Stew and Heidi are working on a Passing Strange followup

stew-autograph

Stew outside the Belasco Theatre after the final performance of Passing Strange. (Copyright 2009, Steven P. Marsh)Attention, Strange Freaks! Stew and Heidi are at work on a new show.

Attention Strange Freaks: Stew and Heidi are at it again!

Stew, who won a 2008 Tony Award for the book of the hit rock musical Passing Strange, and Heidi Rodewald, who co-wrote the music, have another show in the works!
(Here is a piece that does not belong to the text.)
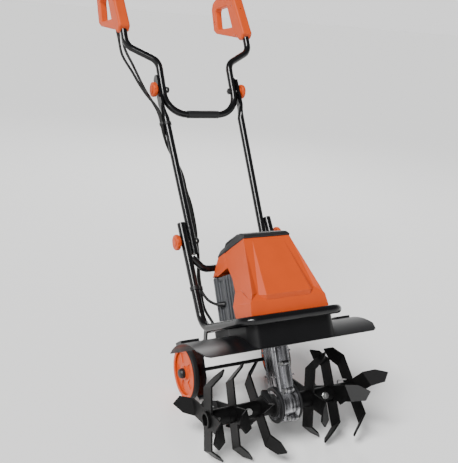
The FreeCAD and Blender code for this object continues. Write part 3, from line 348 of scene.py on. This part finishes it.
def build_leg_details():
    """Dark end rings round the gear case and dark caps on the pivot bolts' heads."""
    pivots = (("upper", "middle_handle", 96, 200.5, 844), ("lower", "chassis", 93.4, 154, 420))
    for side, name in SIDES:
        planes = (side * 22.6, side * 27.6)
        radii = (33.2, 41.5)
        ring_piece("gearcase_ring_" + name, planes, radii, GEARCASE_CENTRE, "black_plastic", "chassis", 1.6)
        for level, body, x, y, z in pivots:
            dome = [point for inset, radius in ((0, 8.2), (5, 8.2), (7.4, 5))
                    for point in disc(side * (x - inset), y, z, radius)]
            hull_piece("bolt_cap_%s_%s" % (level, name), dome, "black_plastic", body, 0)


# ---------------------------------------------------------------- cables

CABLE_RADIUS = 0.0035

POWER_TOP = [
    (-188, 264, 1012), (-188, 264, 988), (-186, 259, 962), (-180, 247, 935), (-172, 232, 902),
    (-164, 221, 868), (-153, 209, 834), (-139, 196, 804), (-128.2, 187, 777), (-127.2, 186, 754)]
SIGNAL_TOP = [
    (-186, 240, 1014), (-186, 241, 990), (-182, 237, 962), (-172, 230, 930), (-161, 229, 895),
    (-150, 219, 850), (-138, 206, 810), (-128.2, 196, 777), (-127.2, 195, 754)]
POWER_MIDDLE = [
    (-127.18, 185.98, 753.6), (-126.1, 184.9, 728), (-122, 196, 700), (-109, 203, 668), (-98, 195, 635),
    (-94, 184, 600), (-95, 178, 560), (-89.2, 170, 522), (-88.5, 168, 487)]
SIGNAL_MIDDLE = [
    (-127.18, 194.98, 753.6), (-126.1, 193.9, 728), (-117, 205, 700), (-103, 211, 668), (-91, 203, 635),
    (-86, 192, 600), (-87, 186, 560), (-81.2, 178, 522), (-80.5, 176, 487)]
POWER_LOWER = [
    (-88.49, 167.98, 486.6), (-87.9, 166.2, 456), (-87.5, 169, 425), (-88, 164, 388), (-96, 157, 356),
    (-104, 150, 327), (-108, 137, 298), (-104, 127, 276), (-95, 116, 258), (-80, 108, 250)]
SIGNAL_LOWER = [
    (-80.49, 175.98, 486.6), (-79.9, 174.2, 456), (-81, 177, 425), (-84, 171, 390), (-90, 167, 358),
    (-97, 159, 327), (-102, 146, 296), (-103, 147, 268), (-99, 148, 242), (-91, 138, 217), (-87, 124, 195.5)]


def spline_cable(name, routes):
    """One curve object with a smooth spline along each route."""
    curve = bpy.data.curves.new(name, "CURVE")
    curve.dimensions = "3D"
    curve.bevel_depth = CABLE_RADIUS
    curve.bevel_resolution = 4
    curve.use_fill_caps = True
    curve.resolution_u = 10
    for route in routes:
        spline = curve.splines.new("NURBS")
        spline.points.add(len(route) - 1)
        for point, place in zip(spline.points, route):
            point.co = (*row(*place), 1)
        spline.order_u = 3
        spline.use_endpoint_u = True
    obj = bpy.data.objects.new(name, curve)
    scene.collection.objects.link(obj)
    curve.materials.append(LOOKS["cable_black"])
    return obj


def build_free_cables():
    """The free stretches below the left grip, as smooth splines riding the upper handle."""
    for name, route in (("power_cable_top", POWER_TOP), ("switch_cable_top", SIGNAL_TOP)):
        piece = spline_cable(name, [route])
        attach(piece, "upper_handle")
        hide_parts("cables_top")


def build_clipped_cables():
    """The stretches held by the clips, as plain pieces."""
    for name, body, node, routes in (
            ("cables_middle_look", "middle_handle", "cables_middle", [POWER_MIDDLE, SIGNAL_MIDDLE]),
            ("cables_lower_look", "chassis", "cables_lower", [POWER_LOWER, SIGNAL_LOWER])):
        piece = spline_cable(name, routes)
        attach(piece, body)
        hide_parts(node)


# ---------------------------------------------------------------- stage

FLOOR_SIZE = 80
SUN_AIM = (2.2, 1.2, -2.9)
LAMP_AIM = (0, 0, 0.35)
LAMPS = (("strip", (-1.2, -2.4, 1.6), 0.4, 9), ("rim", (1.2, 2.4, 2.0), 0.7, 24))
CAMERA_PLACE = (-793, -1418.7, 188.4)
CAMERA_HEADING = math.radians(-26.94)
CAMERA_DIP = math.radians(8.93)
FOCAL_LENGTH = 52.87


def aim(holder, direction):
    """Points a lamp along a direction."""
    holder.rotation_euler = Vector(direction).to_track_quat("-Z", "Y").to_euler()


def build_world():
    """An even studio sky, bright at the horizon and dim overhead."""
    world = bpy.data.worlds.new("studio")
    scene.world = world
    world.use_nodes = True
    nodes, links = world.node_tree.nodes, world.node_tree.links
    place = nodes.new("ShaderNodeTexCoord")
    height = nodes.new("ShaderNodeSeparateXYZ")
    links.new(place.outputs["Generated"], height.inputs["Vector"])
    ramp = nodes.new("ShaderNodeValToRGB")
    horizon, overhead = ramp.color_ramp.elements[0], ramp.color_ramp.elements[1]
    horizon.position = 0.10
    horizon.color = (1.3, 1.3, 1.3, 1)
    overhead.position = 0.45
    overhead.color = (0.16, 0.16, 0.165, 1)
    links.new(height.outputs["Z"], ramp.inputs["Fac"])
    links.new(ramp.outputs["Color"], nodes["Background"].inputs["Color"])
    nodes["Background"].inputs["Strength"].default_value = 1.0


def build_lights():
    """A broad soft sun, a strip in front and a larger lamp behind."""
    sun = bpy.data.lights.new("sun", "SUN")
    sun.energy = 4.6
    sun.angle = math.radians(24)
    holder = bpy.data.objects.new("sun", sun)
    aim(holder, SUN_AIM)
    scene.collection.objects.link(holder)
    for name, place, size, power in LAMPS:
        lamp = bpy.data.lights.new(name, "AREA")
        lamp.size = size
        lamp.energy = power
        holder = bpy.data.objects.new(name, lamp)
        holder.location = place
        aim(holder, Vector(LAMP_AIM) - Vector(place))
        scene.collection.objects.link(holder)


def build_floor():
    """A plain pale floor."""
    bpy.ops.mesh.primitive_plane_add(size=FLOOR_SIZE, location=(0, 0, 0))
    floor = bpy.context.object
    floor.name = "floor"
    floor.data.materials.append(material("floor_pale", (0.95, 0.95, 0.94), 0.9))


def build_camera():
    """The photograph's view: it saw the machine pitched less, so the camera pitches on by the difference."""
    data = bpy.data.cameras.new("photo_camera")
    data.lens = FOCAL_LENGTH
    data.sensor_width = 36
    data.clip_start = 0.05
    holder = bpy.data.objects.new("photo_camera", data)
    look = Matrix.Rotation(CAMERA_HEADING, 4, "Z") @ Matrix.Rotation(math.radians(90) - CAMERA_DIP, 4, "X")
    extra = Matrix.Rotation(PHOTO_PITCH - LEG_PITCH, 4, "X")
    holder.matrix_world = Matrix.Translation(row(*CAMERA_PLACE)) @ extra @ look
    scene.collection.objects.link(holder)
    scene.camera = holder


dress_frame()
build_hood()
build_fins()
build_wheel_details()
build_leg_details()
build_free_cables()
build_clipped_cables()
build_floor()
build_world()
build_lights()
build_camera()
Stew, who has repeatedly and vigorously made it clear in song and speech that he’s glad he’s not on Broadway anymore, never said he wouldn’t write another play. But his grueling Broadway experience made him realized that  if he did another show, he would not write himself into it. (Passing Strange is a fictionalized version of Stew’s coming of age, in which actor Daniel Breaker portrayed Stew under Stew’s watchful eye as narrator.)

Heidi Rodewald

Heidi Rodewald

Stew talks about the work in progress in a new interview with Theatermania.com, revealing that Joanna Settle will direct the show at NYC’s Public Theater, a venue that played a pivotal role in the creation and nurturing of Passing Strange.

Stew and Settle aren’t strangers. Stew recently composed the music for a site-specific outdoor production of Shakespeare’s A Midsummer Night’s Dream that Settle is directing for Shakespeare on the Sound in Connecticut.

Here’s an excerpt from Stew’s wide-ranging interview:

I had wanted to work with the director Joanna Settle, who is also going to be directing the new work at the Public that Heidi Rodewald and I are doing. And, of course, working with Shakespeare’s words is like a great vacation for me. I like nothing more than writing music. I don’t particularly like writing lyrics or books or prose, but music is a joy for me. I’m like a kid with a basketball; it’s not really work. I love that people think it’s work, but the truth is it’s fun. Making words, that’s a job. … [The new show in the works] has nothing to do with me. I mean, I’m writing it so it has something to do with me, but the subject matter doesn’t. We’re having fun with a few historical figures, and that’s about all I can say about it at this point except that it’s music-oriented. I have not cast myself in it because I now have the brains to know I won’t be able to get anything done if I am trapped in a play.

The interview doesn’t answer the question of when the show will be staged. So it’s likely that Strange Freaks — as members of the Passing Strange family are known — will likely have to wait awhile to see it. But, as with Passing Strange, Stew will almost certain try out the songs in his upcoming concerts. Passing Strange, for instance, was developed in part from his Travelogue shows back in 2004.

(For the full interview, visit Theatermania.com. Thanks to Bill Bragin (@activecultures) for bringing it to my attention.)

Luckily,  Strange Freaks won’t have to wait for that show to get another dose of Stew and Heidi. Keep reading for all the details.

The first opportunity, of course, is Shakespeare on the Sound, where Stew’s music will be heard working with Shakespeare’s words.

Director Joanna Settle

Director Joanna Settle

Settle, who’s in her first year as artistic director of the outdoor Shakespeare program, says, Stew’s artistic stamp with be all over the evening:

“Stew [was] in the studio in LA for a week with his musicians and engineer creating not only seven beautiful new songs with lyrics from our play, but an extraordinary library of orchestral compositions for us to theme the evening with. Shakespeare’s magical story, Stew’s music, a picnic and a bottle of wine. What a great summer night!”

A studio recording of Stew’s compositions for the play will be released July 21, and will be available for pre-order at the shows.

On Aug. 5, a composition by Stew and Heidi will get its world premiere performance by the Asphalt Orchestra, a new marching band created by Bang on a Can for Lincoln Center Out of Doors.

Later that month, on Aug. 19, Stew and Heidi will be onstage at Lincoln Center Out of Doors, performing with The Broadway Problem, a band name they used for an Alice Tully Hall show earlier this year.

A Midsummer Night’s Dream runs nightly, except Mondays, through June 28 in Rowayton, Conn., and will follow the same schedule from July 4-12 in Greenwich, Conn. Performances are outdoors and admission is free, though a donation of $20 is suggested. Click here for a schedule and other information.

The Lincoln Center Out of Doors shows are presented in Damrosch Park on the Lincoln Center Campus. Click here for more information. The Asphalt Orchestra concert is 7 p.m. on Aug. 5, with repeat performances on Aug. 6-9. (Each night’s program will be different, and hasn’t yet been set, so it’s not yet clear whether Stew and Heidi’s piece will be performed every night.) The Broadway problem show starts at 7 p.m. on Aug. 19. Free.